• **Task instructions**
Restate all of the data exactly.

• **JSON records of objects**

#####

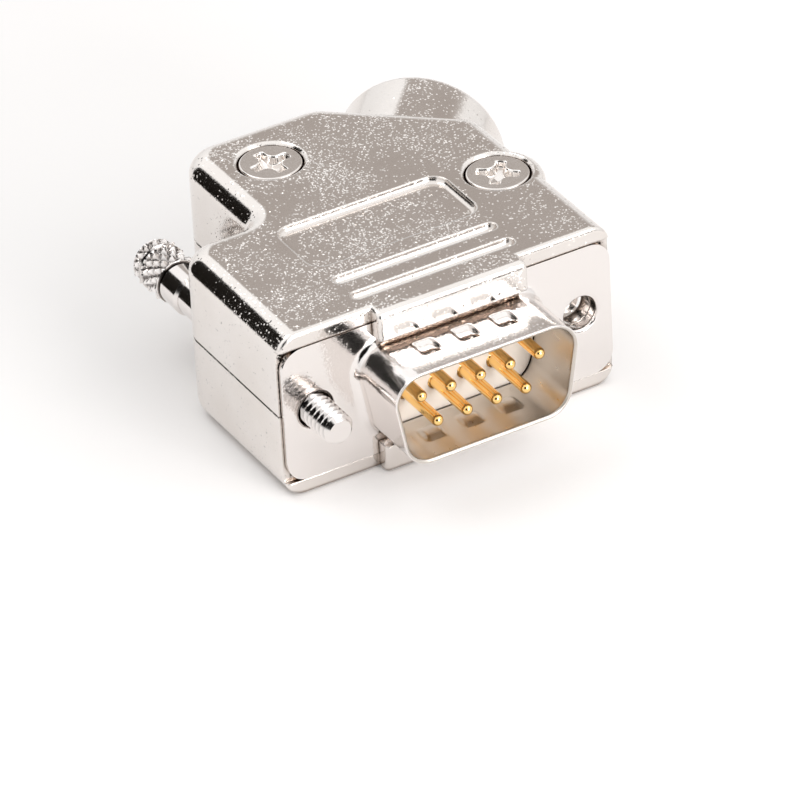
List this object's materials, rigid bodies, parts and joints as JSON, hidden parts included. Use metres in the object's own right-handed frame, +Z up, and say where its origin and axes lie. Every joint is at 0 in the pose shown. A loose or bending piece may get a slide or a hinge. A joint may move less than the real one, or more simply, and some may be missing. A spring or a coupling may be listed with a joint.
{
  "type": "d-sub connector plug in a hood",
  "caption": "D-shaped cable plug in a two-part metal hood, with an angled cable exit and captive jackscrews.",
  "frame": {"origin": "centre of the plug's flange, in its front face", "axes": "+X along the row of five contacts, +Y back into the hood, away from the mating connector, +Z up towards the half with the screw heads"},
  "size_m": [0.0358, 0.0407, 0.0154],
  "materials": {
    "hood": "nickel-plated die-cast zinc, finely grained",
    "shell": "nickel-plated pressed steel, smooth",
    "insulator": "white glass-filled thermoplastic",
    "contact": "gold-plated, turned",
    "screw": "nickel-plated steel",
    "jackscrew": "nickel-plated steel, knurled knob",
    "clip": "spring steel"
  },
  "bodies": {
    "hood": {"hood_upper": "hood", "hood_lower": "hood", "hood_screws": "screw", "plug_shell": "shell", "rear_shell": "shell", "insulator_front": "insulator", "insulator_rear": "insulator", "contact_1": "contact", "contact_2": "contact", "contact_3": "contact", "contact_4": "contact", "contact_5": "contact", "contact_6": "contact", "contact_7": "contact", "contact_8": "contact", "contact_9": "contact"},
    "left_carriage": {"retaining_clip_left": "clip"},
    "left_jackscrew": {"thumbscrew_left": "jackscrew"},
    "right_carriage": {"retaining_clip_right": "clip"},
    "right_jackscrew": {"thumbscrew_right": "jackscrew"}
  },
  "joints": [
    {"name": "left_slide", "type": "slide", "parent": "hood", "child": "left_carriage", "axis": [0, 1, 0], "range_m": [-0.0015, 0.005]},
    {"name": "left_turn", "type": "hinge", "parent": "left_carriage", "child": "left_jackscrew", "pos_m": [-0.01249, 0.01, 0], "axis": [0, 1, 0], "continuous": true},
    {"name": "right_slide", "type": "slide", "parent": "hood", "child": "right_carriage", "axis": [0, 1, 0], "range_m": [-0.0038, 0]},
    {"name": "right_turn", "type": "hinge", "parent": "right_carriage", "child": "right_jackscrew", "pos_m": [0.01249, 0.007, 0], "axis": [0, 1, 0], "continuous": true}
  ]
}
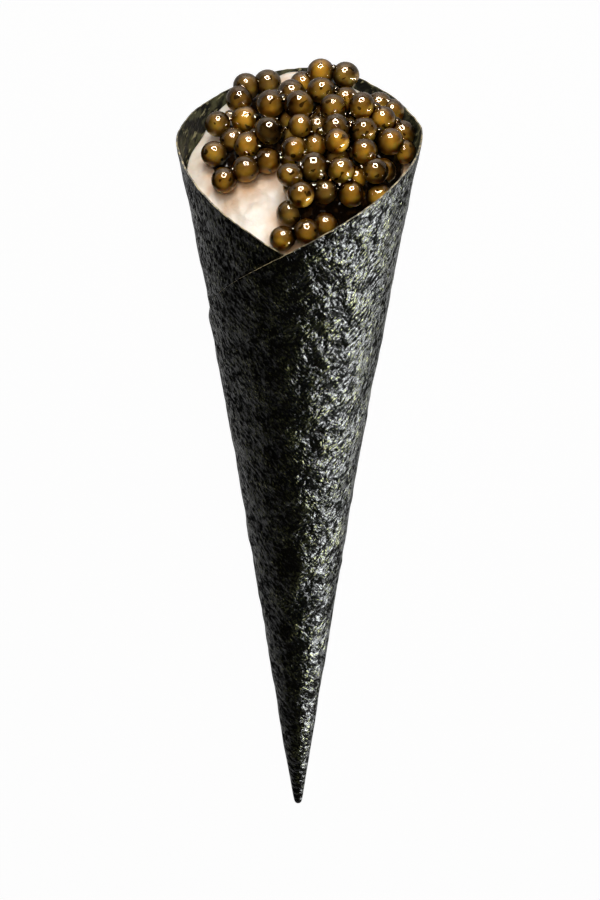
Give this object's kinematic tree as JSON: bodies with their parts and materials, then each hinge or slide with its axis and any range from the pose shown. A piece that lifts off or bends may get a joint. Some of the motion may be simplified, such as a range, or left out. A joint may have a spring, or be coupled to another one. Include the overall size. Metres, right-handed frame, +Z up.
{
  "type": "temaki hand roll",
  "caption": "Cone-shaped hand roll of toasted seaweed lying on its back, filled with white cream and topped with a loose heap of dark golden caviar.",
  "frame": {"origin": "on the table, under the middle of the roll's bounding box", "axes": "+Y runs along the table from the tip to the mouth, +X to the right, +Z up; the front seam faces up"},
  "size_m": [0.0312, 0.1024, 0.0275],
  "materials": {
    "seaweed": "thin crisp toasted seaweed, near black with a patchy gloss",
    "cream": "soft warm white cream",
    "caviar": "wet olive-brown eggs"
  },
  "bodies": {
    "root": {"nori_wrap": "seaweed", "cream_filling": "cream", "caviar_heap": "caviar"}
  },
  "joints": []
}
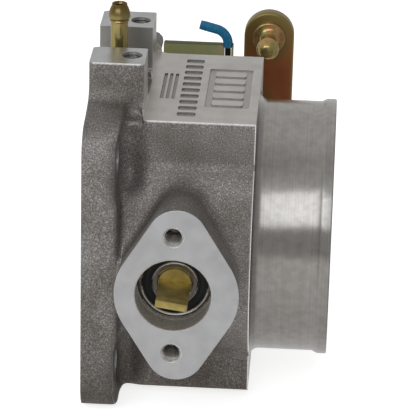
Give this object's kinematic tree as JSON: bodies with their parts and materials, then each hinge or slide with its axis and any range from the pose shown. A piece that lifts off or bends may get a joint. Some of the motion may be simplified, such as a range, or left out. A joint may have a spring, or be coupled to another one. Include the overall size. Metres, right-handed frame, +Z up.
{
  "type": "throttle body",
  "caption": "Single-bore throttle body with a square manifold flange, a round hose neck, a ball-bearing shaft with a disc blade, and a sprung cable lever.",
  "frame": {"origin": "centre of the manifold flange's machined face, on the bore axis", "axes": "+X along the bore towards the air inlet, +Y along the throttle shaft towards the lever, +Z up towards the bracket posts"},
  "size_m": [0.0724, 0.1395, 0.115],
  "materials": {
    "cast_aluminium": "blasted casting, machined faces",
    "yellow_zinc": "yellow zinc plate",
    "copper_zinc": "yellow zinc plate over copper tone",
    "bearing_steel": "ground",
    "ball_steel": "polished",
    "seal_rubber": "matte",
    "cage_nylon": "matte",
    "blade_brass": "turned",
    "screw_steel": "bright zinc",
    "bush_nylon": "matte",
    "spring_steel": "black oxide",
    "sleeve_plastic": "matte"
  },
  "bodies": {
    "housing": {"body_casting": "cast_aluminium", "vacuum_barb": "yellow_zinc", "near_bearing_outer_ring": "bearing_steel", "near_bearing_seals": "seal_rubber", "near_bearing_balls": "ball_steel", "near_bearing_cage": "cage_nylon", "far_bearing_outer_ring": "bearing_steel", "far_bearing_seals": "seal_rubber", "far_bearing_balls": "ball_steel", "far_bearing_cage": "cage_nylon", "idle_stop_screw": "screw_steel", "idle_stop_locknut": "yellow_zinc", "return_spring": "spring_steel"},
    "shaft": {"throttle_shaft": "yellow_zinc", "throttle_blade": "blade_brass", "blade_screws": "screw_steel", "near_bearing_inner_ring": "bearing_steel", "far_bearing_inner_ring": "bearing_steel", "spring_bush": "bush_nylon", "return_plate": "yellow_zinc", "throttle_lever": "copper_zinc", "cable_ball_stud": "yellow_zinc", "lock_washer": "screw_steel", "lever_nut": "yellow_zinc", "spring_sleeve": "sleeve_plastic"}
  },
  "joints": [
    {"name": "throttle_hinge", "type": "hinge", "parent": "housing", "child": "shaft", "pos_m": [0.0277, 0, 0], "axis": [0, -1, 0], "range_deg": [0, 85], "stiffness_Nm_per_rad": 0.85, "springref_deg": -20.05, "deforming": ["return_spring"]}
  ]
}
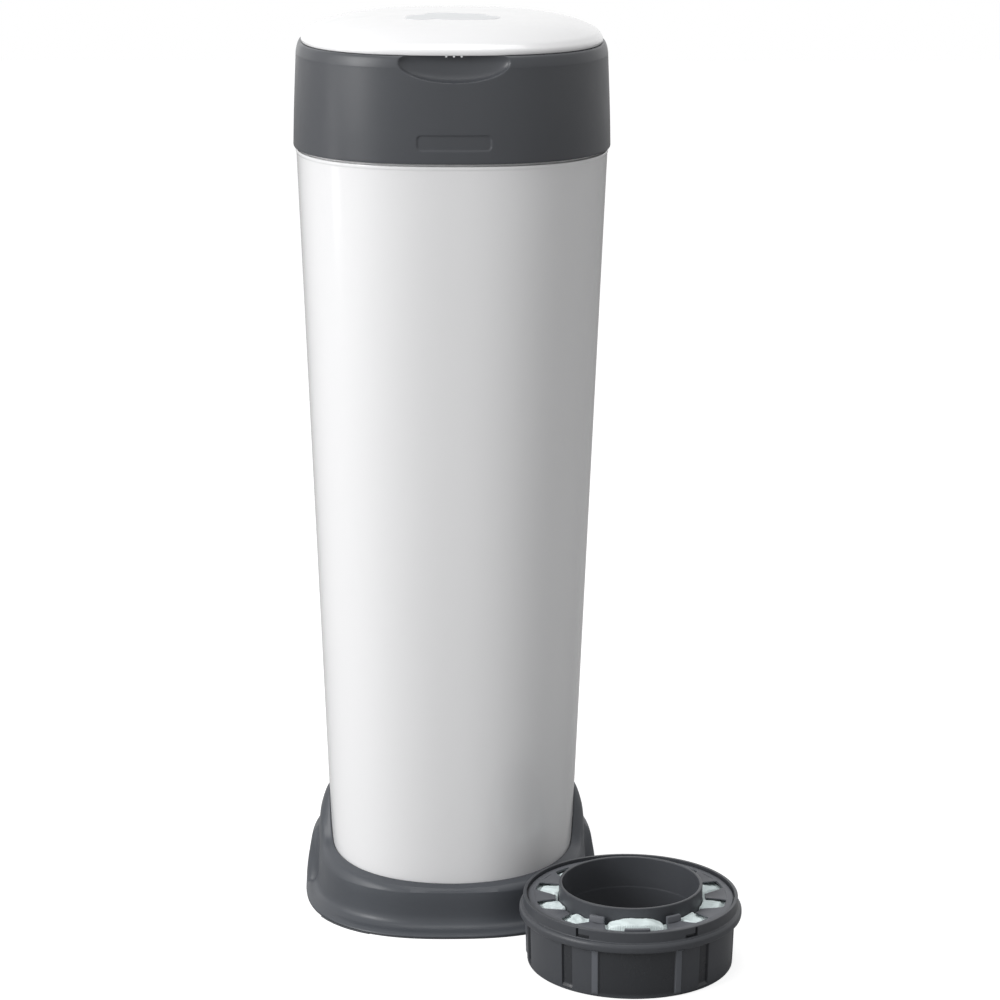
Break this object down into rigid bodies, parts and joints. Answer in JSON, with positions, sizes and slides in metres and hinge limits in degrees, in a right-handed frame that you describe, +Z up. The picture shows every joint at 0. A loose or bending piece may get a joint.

#####

• **Written response**
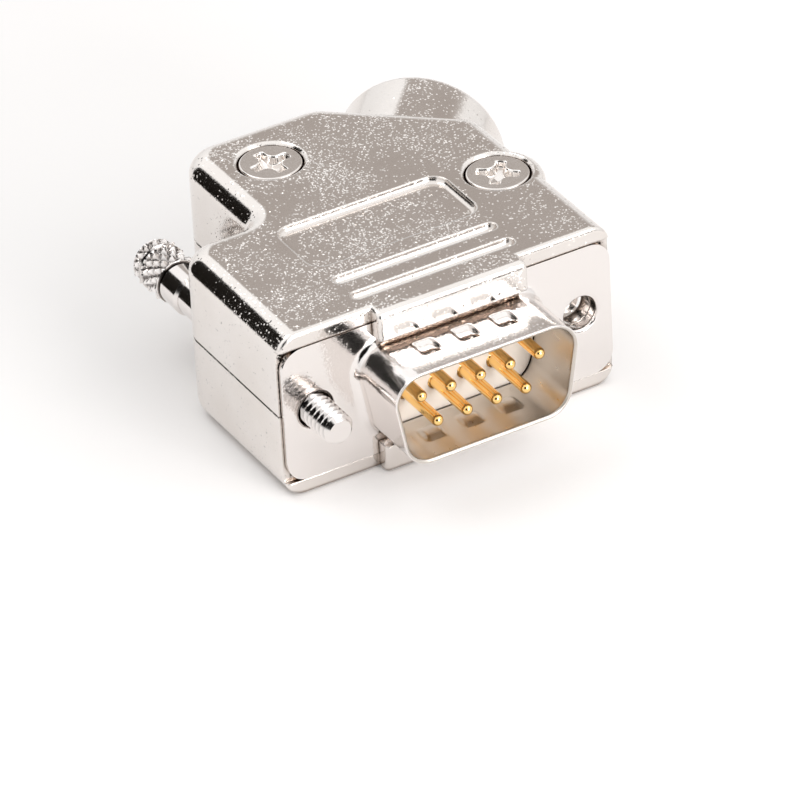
List this object's materials, rigid bodies, parts and joints as JSON, hidden parts included. Use metres in the object's own right-handed frame, +Z up, and say where its origin and axes lie. Every joint is at 0 in the pose shown. A loose or bending piece may get a slide or a hinge. A joint may move less than the real one, or more simply, and some may be missing. A spring or a coupling may be listed with a joint.
{
  "type": "d-sub connector plug in a hood",
  "caption": "D-shaped cable plug in a two-part metal hood, with an angled cable exit and captive jackscrews.",
  "frame": {"origin": "centre of the plug's flange, in its front face", "axes": "+X along the row of five contacts, +Y back into the hood, away from the mating connector, +Z up towards the half with the screw heads"},
  "size_m": [0.0358, 0.0407, 0.0154],
  "materials": {
    "hood": "nickel-plated die-cast zinc, finely grained",
    "shell": "nickel-plated pressed steel, smooth",
    "insulator": "white glass-filled thermoplastic",
    "contact": "gold-plated, turned",
    "screw": "nickel-plated steel",
    "jackscrew": "nickel-plated steel, knurled knob",
    "clip": "spring steel"
  },
  "bodies": {
    "hood": {"hood_upper": "hood", "hood_lower": "hood", "hood_screws": "screw", "plug_shell": "shell", "rear_shell": "shell", "insulator_front": "insulator", "insulator_rear": "insulator", "contact_1": "contact", "contact_2": "contact", "contact_3": "contact", "contact_4": "contact", "contact_5": "contact", "contact_6": "contact", "contact_7": "contact", "contact_8": "contact", "contact_9": "contact"},
    "left_carriage": {"retaining_clip_left": "clip"},
    "left_jackscrew": {"thumbscrew_left": "jackscrew"},
    "right_carriage": {"retaining_clip_right": "clip"},
    "right_jackscrew": {"thumbscrew_right": "jackscrew"}
  },
  "joints": [
    {"name": "left_slide", "type": "slide", "parent": "hood", "child": "left_carriage", "axis": [0, 1, 0], "range_m": [-0.0015, 0.005]},
    {"name": "left_turn", "type": "hinge", "parent": "left_carriage", "child": "left_jackscrew", "pos_m": [-0.01249, 0.01, 0], "axis": [0, 1, 0], "continuous": true},
    {"name": "right_slide", "type": "slide", "parent": "hood", "child": "right_carriage", "axis": [0, 1, 0], "range_m": [-0.0038, 0]},
    {"name": "right_turn", "type": "hinge", "parent": "right_carriage", "child": "right_jackscrew", "pos_m": [0.01249, 0.007, 0], "axis": [0, 1, 0], "continuous": true}
  ]
}
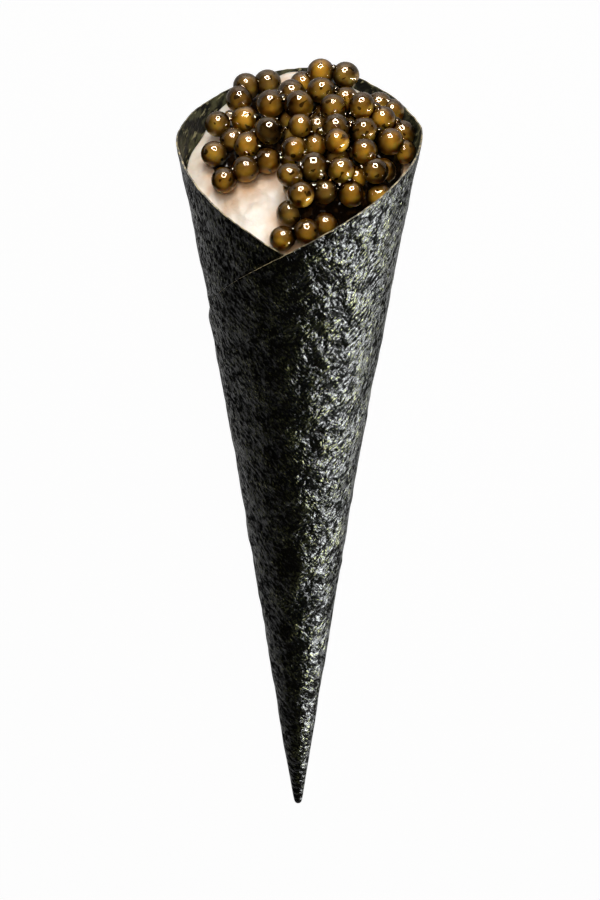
Give this object's kinematic tree as JSON: bodies with their parts and materials, then each hinge or slide with its axis and any range from the pose shown. A piece that lifts off or bends may get a joint. Some of the motion may be simplified, such as a range, or left out. A joint may have a spring, or be coupled to another one. Include the overall size. Metres, right-handed frame, +Z up.
{
  "type": "temaki hand roll",
  "caption": "Cone-shaped hand roll of toasted seaweed lying on its back, filled with white cream and topped with a loose heap of dark golden caviar.",
  "frame": {"origin": "on the table, under the middle of the roll's bounding box", "axes": "+Y runs along the table from the tip to the mouth, +X to the right, +Z up; the front seam faces up"},
  "size_m": [0.0312, 0.1024, 0.0275],
  "materials": {
    "seaweed": "thin crisp toasted seaweed, near black with a patchy gloss",
    "cream": "soft warm white cream",
    "caviar": "wet olive-brown eggs"
  },
  "bodies": {
    "root": {"nori_wrap": "seaweed", "cream_filling": "cream", "caviar_heap": "caviar"}
  },
  "joints": []
}
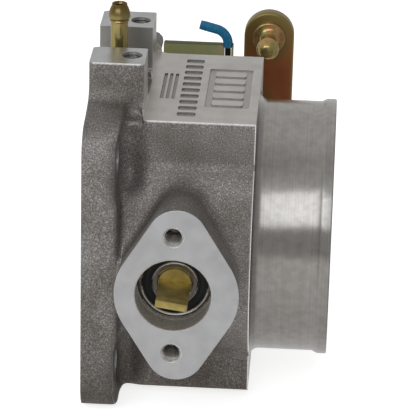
Give this object's kinematic tree as JSON: bodies with their parts and materials, then each hinge or slide with its axis and any range from the pose shown. A piece that lifts off or bends may get a joint. Some of the motion may be simplified, such as a range, or left out. A joint may have a spring, or be coupled to another one. Include the overall size. Metres, right-handed frame, +Z up.
{
  "type": "throttle body",
  "caption": "Single-bore throttle body with a square manifold flange, a round hose neck, a ball-bearing shaft with a disc blade, and a sprung cable lever.",
  "frame": {"origin": "centre of the manifold flange's machined face, on the bore axis", "axes": "+X along the bore towards the air inlet, +Y along the throttle shaft towards the lever, +Z up towards the bracket posts"},
  "size_m": [0.0724, 0.1395, 0.115],
  "materials": {
    "cast_aluminium": "blasted casting, machined faces",
    "yellow_zinc": "yellow zinc plate",
    "copper_zinc": "yellow zinc plate over copper tone",
    "bearing_steel": "ground",
    "ball_steel": "polished",
    "seal_rubber": "matte",
    "cage_nylon": "matte",
    "blade_brass": "turned",
    "screw_steel": "bright zinc",
    "bush_nylon": "matte",
    "spring_steel": "black oxide",
    "sleeve_plastic": "matte"
  },
  "bodies": {
    "housing": {"body_casting": "cast_aluminium", "vacuum_barb": "yellow_zinc", "near_bearing_outer_ring": "bearing_steel", "near_bearing_seals": "seal_rubber", "near_bearing_balls": "ball_steel", "near_bearing_cage": "cage_nylon", "far_bearing_outer_ring": "bearing_steel", "far_bearing_seals": "seal_rubber", "far_bearing_balls": "ball_steel", "far_bearing_cage": "cage_nylon", "idle_stop_screw": "screw_steel", "idle_stop_locknut": "yellow_zinc", "return_spring": "spring_steel"},
    "shaft": {"throttle_shaft": "yellow_zinc", "throttle_blade": "blade_brass", "blade_screws": "screw_steel", "near_bearing_inner_ring": "bearing_steel", "far_bearing_inner_ring": "bearing_steel", "spring_bush": "bush_nylon", "return_plate": "yellow_zinc", "throttle_lever": "copper_zinc", "cable_ball_stud": "yellow_zinc", "lock_washer": "screw_steel", "lever_nut": "yellow_zinc", "spring_sleeve": "sleeve_plastic"}
  },
  "joints": [
    {"name": "throttle_hinge", "type": "hinge", "parent": "housing", "child": "shaft", "pos_m": [0.0277, 0, 0], "axis": [0, -1, 0], "range_deg": [0, 85], "stiffness_Nm_per_rad": 0.85, "springref_deg": -20.05, "deforming": ["return_spring"]}
  ]
}
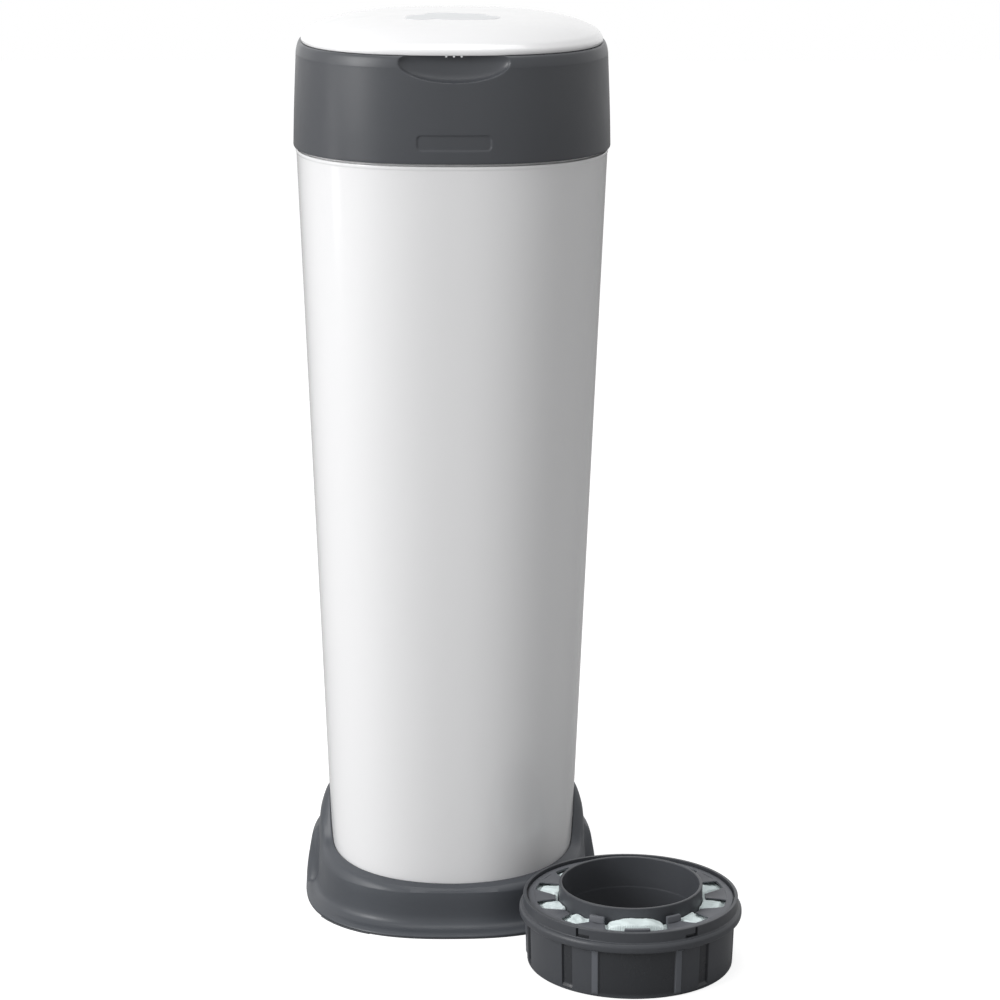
Break this object down into rigid bodies, parts and joints. Answer in JSON, with positions, sizes and slides in metres and hinge limits in degrees, in a right-handed frame that you describe, +Z up. The picture shows every joint at 0. A loose or bending piece may get a joint.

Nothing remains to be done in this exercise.